## THE PROBLEM:
Repeat exactly the lines from the one containing "Recreate this object" through the one containing "const END_CURL = 3.4;", both lines included, please, without any other lines.

## DATA SUPPLIED:
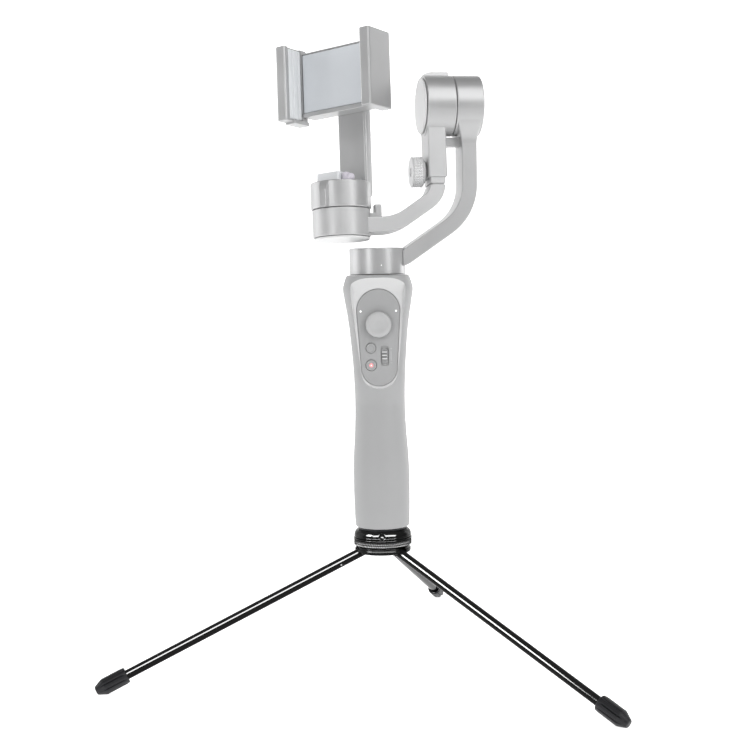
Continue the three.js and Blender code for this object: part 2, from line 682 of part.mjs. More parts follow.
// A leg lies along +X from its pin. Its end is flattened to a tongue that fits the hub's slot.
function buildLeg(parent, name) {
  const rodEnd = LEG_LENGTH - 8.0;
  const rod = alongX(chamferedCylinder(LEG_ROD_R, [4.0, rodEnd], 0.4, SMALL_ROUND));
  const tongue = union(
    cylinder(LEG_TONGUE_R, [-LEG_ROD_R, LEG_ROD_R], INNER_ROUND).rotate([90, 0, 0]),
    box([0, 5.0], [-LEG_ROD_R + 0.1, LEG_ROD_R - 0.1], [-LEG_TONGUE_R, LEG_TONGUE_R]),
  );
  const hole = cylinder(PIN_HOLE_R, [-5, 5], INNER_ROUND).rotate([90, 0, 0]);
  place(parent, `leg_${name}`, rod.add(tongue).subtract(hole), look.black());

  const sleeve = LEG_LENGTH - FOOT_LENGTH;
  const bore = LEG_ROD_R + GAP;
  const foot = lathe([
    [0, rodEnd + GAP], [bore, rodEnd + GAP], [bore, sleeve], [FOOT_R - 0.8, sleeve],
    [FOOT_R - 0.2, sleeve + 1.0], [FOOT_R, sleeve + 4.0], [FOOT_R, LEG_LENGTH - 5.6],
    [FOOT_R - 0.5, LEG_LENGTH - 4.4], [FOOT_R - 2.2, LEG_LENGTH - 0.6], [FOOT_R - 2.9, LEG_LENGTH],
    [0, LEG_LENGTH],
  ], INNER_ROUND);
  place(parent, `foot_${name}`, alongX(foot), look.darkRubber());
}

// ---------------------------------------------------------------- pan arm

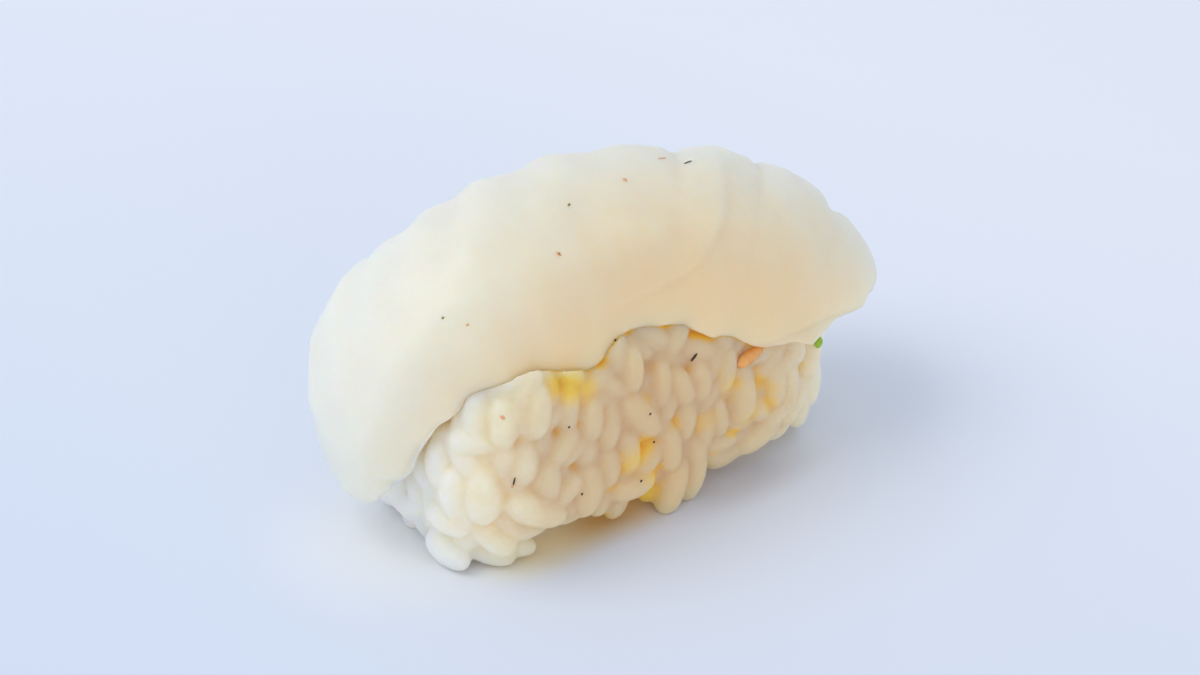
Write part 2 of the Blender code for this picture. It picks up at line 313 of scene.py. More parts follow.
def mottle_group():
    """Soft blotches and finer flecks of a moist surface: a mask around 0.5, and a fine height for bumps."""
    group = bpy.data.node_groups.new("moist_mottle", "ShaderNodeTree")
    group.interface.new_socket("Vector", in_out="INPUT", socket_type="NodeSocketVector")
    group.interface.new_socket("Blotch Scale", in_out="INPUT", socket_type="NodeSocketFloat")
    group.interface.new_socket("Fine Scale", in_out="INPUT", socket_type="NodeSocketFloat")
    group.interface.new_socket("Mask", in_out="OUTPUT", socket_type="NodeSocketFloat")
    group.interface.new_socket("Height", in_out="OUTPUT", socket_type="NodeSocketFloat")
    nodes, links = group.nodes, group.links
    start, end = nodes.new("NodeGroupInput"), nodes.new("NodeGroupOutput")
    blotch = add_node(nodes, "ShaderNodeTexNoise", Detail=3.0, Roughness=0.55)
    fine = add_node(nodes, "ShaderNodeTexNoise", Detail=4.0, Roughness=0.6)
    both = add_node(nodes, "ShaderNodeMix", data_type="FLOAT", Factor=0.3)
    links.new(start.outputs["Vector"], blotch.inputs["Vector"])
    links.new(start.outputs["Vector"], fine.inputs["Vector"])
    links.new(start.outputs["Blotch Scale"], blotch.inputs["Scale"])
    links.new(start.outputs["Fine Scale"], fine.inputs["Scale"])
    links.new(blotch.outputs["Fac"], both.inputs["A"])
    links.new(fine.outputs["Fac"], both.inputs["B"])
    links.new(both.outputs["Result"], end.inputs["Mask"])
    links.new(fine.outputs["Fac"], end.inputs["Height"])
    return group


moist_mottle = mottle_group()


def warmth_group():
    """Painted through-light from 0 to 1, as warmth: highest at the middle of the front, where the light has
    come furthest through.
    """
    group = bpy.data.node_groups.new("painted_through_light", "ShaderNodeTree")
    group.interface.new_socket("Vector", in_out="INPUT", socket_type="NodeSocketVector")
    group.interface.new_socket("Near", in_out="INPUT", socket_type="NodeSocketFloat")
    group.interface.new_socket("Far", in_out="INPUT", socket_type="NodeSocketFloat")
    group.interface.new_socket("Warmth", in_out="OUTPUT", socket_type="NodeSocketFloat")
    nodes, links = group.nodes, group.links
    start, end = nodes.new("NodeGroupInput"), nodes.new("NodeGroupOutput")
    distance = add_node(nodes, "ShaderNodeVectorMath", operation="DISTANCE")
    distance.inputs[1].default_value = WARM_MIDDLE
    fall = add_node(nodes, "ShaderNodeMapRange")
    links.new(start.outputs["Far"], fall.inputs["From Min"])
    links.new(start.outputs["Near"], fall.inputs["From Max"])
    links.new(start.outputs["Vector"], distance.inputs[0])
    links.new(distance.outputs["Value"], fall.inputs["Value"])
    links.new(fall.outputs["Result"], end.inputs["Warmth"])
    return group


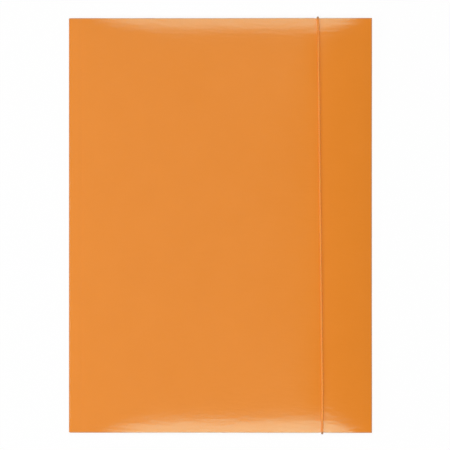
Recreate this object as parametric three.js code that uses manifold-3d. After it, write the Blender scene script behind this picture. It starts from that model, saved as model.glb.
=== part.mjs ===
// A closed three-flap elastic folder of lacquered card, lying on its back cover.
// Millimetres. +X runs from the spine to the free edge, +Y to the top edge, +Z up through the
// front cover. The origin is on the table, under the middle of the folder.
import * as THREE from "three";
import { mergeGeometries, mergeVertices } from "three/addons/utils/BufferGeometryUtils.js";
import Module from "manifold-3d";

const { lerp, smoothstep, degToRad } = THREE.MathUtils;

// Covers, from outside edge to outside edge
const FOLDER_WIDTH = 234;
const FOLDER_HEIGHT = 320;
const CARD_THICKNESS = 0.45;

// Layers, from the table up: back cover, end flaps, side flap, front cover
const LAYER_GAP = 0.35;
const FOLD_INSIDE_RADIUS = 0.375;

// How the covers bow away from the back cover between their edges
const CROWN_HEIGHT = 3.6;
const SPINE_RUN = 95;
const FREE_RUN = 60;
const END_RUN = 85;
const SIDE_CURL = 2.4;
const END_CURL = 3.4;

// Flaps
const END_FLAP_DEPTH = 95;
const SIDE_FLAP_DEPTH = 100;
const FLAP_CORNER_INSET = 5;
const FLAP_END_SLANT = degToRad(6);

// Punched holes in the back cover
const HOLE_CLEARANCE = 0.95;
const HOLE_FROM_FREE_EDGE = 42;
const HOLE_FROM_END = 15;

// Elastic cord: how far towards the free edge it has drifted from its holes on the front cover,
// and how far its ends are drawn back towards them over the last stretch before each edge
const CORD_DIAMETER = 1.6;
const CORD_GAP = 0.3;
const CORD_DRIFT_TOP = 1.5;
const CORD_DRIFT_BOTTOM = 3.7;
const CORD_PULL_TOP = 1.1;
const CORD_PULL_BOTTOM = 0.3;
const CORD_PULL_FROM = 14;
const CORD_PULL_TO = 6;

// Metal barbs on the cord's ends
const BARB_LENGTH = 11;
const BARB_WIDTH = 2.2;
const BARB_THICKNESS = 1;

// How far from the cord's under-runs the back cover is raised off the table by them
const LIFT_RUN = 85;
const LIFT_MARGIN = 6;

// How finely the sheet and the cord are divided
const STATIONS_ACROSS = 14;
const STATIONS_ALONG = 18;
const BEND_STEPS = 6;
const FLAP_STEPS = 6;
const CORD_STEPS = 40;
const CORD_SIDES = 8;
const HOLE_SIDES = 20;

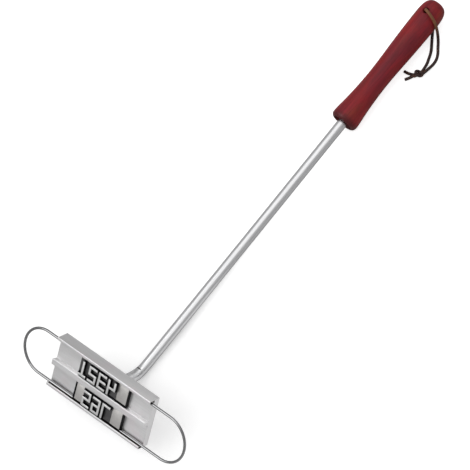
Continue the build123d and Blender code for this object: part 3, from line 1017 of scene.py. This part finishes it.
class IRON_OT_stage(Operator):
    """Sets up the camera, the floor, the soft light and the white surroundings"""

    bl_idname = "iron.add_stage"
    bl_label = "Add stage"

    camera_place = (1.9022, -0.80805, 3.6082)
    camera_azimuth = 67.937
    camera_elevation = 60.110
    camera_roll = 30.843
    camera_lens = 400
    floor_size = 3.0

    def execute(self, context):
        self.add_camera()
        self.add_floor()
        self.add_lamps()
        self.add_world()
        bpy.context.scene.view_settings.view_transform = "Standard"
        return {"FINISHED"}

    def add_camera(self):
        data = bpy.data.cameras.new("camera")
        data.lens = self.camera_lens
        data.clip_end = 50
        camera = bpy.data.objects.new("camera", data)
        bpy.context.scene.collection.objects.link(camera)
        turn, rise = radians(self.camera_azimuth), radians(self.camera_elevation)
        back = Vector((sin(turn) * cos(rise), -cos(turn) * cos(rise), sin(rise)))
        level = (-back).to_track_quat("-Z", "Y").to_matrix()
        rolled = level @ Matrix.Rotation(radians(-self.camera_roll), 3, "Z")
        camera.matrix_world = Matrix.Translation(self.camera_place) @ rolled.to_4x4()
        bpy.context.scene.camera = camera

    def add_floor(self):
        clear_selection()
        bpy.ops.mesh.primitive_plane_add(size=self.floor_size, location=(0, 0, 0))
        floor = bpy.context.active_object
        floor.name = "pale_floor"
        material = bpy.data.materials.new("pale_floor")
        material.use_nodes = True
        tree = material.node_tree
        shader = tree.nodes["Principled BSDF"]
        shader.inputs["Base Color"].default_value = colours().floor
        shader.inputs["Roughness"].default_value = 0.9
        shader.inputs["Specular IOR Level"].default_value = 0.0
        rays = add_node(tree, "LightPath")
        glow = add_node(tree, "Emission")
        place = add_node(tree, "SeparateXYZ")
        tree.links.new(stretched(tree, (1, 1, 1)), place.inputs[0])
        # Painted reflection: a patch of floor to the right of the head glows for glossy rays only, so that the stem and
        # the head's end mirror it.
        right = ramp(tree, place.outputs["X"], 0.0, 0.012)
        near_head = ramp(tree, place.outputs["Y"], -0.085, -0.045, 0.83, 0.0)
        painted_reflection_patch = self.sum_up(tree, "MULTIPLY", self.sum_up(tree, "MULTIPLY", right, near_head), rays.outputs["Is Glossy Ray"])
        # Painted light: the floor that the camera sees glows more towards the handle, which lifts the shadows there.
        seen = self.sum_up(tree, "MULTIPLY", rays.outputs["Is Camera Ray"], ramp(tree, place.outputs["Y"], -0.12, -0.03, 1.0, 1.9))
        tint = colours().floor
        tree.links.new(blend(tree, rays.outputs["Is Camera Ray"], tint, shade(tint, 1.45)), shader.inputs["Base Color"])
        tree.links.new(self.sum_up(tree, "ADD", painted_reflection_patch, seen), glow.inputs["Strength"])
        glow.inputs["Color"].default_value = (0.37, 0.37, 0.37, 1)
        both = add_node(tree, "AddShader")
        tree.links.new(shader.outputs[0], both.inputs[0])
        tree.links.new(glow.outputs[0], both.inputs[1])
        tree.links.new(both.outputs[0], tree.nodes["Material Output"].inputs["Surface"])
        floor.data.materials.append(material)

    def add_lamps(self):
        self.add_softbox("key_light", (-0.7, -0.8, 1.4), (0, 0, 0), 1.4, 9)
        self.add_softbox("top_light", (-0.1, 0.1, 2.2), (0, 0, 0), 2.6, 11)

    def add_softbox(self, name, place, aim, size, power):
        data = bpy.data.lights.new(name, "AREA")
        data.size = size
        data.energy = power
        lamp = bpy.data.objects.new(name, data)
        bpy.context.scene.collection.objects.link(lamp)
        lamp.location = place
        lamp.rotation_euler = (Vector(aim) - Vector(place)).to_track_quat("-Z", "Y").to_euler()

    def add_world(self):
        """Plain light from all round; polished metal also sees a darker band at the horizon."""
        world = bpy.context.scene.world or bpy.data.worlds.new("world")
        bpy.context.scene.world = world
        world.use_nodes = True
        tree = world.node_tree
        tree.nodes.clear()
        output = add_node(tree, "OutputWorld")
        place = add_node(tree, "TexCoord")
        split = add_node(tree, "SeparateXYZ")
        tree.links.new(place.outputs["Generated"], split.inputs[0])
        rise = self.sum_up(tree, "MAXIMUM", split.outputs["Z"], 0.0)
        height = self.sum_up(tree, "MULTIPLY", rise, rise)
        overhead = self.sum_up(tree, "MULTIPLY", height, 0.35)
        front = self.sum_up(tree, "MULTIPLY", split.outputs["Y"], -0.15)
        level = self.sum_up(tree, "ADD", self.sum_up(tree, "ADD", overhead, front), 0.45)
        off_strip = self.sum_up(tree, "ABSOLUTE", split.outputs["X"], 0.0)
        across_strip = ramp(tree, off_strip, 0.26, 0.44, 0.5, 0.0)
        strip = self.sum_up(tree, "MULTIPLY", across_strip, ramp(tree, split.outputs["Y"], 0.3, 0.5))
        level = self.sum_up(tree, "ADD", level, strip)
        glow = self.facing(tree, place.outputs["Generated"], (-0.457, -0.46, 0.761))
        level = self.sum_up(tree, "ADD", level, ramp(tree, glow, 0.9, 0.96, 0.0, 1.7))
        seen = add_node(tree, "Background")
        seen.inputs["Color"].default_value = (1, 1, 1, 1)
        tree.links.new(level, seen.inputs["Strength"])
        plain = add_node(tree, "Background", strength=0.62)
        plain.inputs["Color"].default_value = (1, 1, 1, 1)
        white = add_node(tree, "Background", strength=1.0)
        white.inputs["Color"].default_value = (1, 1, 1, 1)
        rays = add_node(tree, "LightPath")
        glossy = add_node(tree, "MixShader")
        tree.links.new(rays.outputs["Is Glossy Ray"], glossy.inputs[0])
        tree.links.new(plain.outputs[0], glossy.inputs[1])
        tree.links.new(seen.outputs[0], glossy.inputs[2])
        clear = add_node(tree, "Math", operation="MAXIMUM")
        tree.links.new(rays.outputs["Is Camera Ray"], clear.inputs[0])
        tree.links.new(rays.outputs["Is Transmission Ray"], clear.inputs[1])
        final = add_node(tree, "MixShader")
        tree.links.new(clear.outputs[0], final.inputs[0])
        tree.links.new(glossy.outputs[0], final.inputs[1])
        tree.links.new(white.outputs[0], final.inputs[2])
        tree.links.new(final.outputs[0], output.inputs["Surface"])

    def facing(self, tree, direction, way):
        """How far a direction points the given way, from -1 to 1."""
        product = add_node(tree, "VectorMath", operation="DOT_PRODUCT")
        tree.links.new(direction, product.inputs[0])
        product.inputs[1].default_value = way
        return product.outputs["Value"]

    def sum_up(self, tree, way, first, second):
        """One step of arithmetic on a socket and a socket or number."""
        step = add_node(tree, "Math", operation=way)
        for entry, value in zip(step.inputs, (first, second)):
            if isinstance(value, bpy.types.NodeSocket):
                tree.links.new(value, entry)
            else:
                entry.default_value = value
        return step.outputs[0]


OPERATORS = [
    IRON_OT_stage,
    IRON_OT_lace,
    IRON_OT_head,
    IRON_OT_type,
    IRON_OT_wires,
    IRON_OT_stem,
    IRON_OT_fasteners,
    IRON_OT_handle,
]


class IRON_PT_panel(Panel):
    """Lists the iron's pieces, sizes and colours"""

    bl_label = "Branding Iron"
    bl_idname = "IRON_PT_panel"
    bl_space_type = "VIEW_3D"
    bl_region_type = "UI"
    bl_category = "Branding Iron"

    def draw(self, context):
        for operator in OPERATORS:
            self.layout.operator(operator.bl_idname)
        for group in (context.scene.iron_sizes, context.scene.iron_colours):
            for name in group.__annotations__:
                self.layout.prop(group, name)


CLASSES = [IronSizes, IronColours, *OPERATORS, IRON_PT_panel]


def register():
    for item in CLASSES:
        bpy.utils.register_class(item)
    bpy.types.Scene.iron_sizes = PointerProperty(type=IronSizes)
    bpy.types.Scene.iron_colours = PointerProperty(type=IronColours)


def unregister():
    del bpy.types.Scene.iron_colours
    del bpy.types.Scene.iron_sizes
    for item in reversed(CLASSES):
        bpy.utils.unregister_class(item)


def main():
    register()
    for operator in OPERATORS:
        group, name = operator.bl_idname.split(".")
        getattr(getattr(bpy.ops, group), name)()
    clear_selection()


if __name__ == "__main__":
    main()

## FULL RESPONSE:
Recreate this object as parametric three.js code that uses manifold-3d. After it, write the Blender scene script behind this picture. It starts from that model, saved as model.glb.
=== part.mjs ===
// A closed three-flap elastic folder of lacquered card, lying on its back cover.
// Millimetres. +X runs from the spine to the free edge, +Y to the top edge, +Z up through the
// front cover. The origin is on the table, under the middle of the folder.
import * as THREE from "three";
import { mergeGeometries, mergeVertices } from "three/addons/utils/BufferGeometryUtils.js";
import Module from "manifold-3d";

const { lerp, smoothstep, degToRad } = THREE.MathUtils;

// Covers, from outside edge to outside edge
const FOLDER_WIDTH = 234;
const FOLDER_HEIGHT = 320;
const CARD_THICKNESS = 0.45;

// Layers, from the table up: back cover, end flaps, side flap, front cover
const LAYER_GAP = 0.35;
const FOLD_INSIDE_RADIUS = 0.375;

// How the covers bow away from the back cover between their edges
const CROWN_HEIGHT = 3.6;
const SPINE_RUN = 95;
const FREE_RUN = 60;
const END_RUN = 85;
const SIDE_CURL = 2.4;
const END_CURL = 3.4;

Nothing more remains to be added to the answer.